A atitude filosófica implica em voltar-se para o pensamento, a pensar sobre o que se pensa, para refletir — no sentido etimológico do termo, que envolve "curvar-se sobre si mesmo". Trata-se de um movimento de retorno, onde o pensamento observa a si mesmo, questionando as próprias bases, premissas e valores. Isso exige não só estudo e dedicação, mas sobretudo uma postura ética de humildade e escuta.

"Quando alguém pergunta para que serve a filosofia, a resposta deve ser agressiva, visto que a pergunta pretende-se irônica e mordaz. A filosofia não serve nem ao Estado, nem à Igreja, que têm outras preocupações. Não serve a nenhum poder estabelecido. A filosofia serve para entristecer. Uma filosofia que não entristece a ninguém e não contraria ninguém, não é uma filosofia. A filosofia serve para prejudicar a tolice, faz da tolice algo de vergonhoso. Não tem outra serventia a não ser a seguinte: denunciar a baixeza do pensamento sob todas as suas formas. (...) Fazer, enfim, do pensamento algo agressivo, ativo, afirmativo. Fazer homens livres"
(Deleuze, em 'Nietzsche e a filosofia')

Assumir essa postura é também reconhecer que nossas crenças não são verdades absolutas, mas formas possíveis de ver o mundo. Num mundo marcado por discursos prontos e certezas acabadas, cultivar a atitude filosófica é um ato de resistência — e também de criação. Criação de espaços de escuta, de pontes entre modos de pensar, de caminhos para novas compreensões.

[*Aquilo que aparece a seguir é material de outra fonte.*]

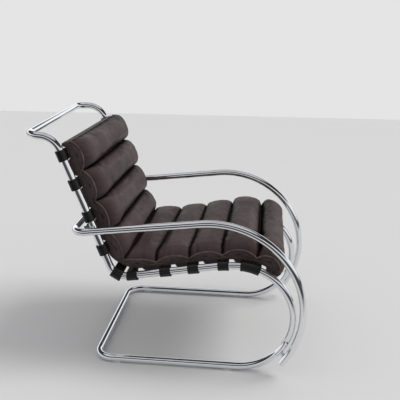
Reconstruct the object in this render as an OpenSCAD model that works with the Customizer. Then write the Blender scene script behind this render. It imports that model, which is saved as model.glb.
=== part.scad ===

Não se trata de uma técnica do saber, mas um modo de ser: curioso, atento e aberto. É, sobretudo, um compromisso com a possibilidade de pensar diferente do que se pensa sobre algo, se abrir a outras perspectivas possíveis.



Referências:
ARISTÓTELES. Metafísica. São Paulo: Editora UNESP, 2009.
DESCARTES, René. Meditações Metafísicas. São Paulo: Edições Loyola, 2008.
HEIDEGGER, Martin. Ser e Tempo. Vozes, 2005.
JASPERS, Karl. Introdução à Filosofia. São Paulo: Cultrix, 1989.
KANT, Immanuel. Crítica da Razão Pura. São Paulo: Abril Cultural, 1997.
NIETZSCHE, Friedrich. Além do Bem e do Mal. São Paulo: Companhia das Letras, 2005.
PLATÃO. A República. Lisboa: Fundação Calouste Gulbenkian, 2006.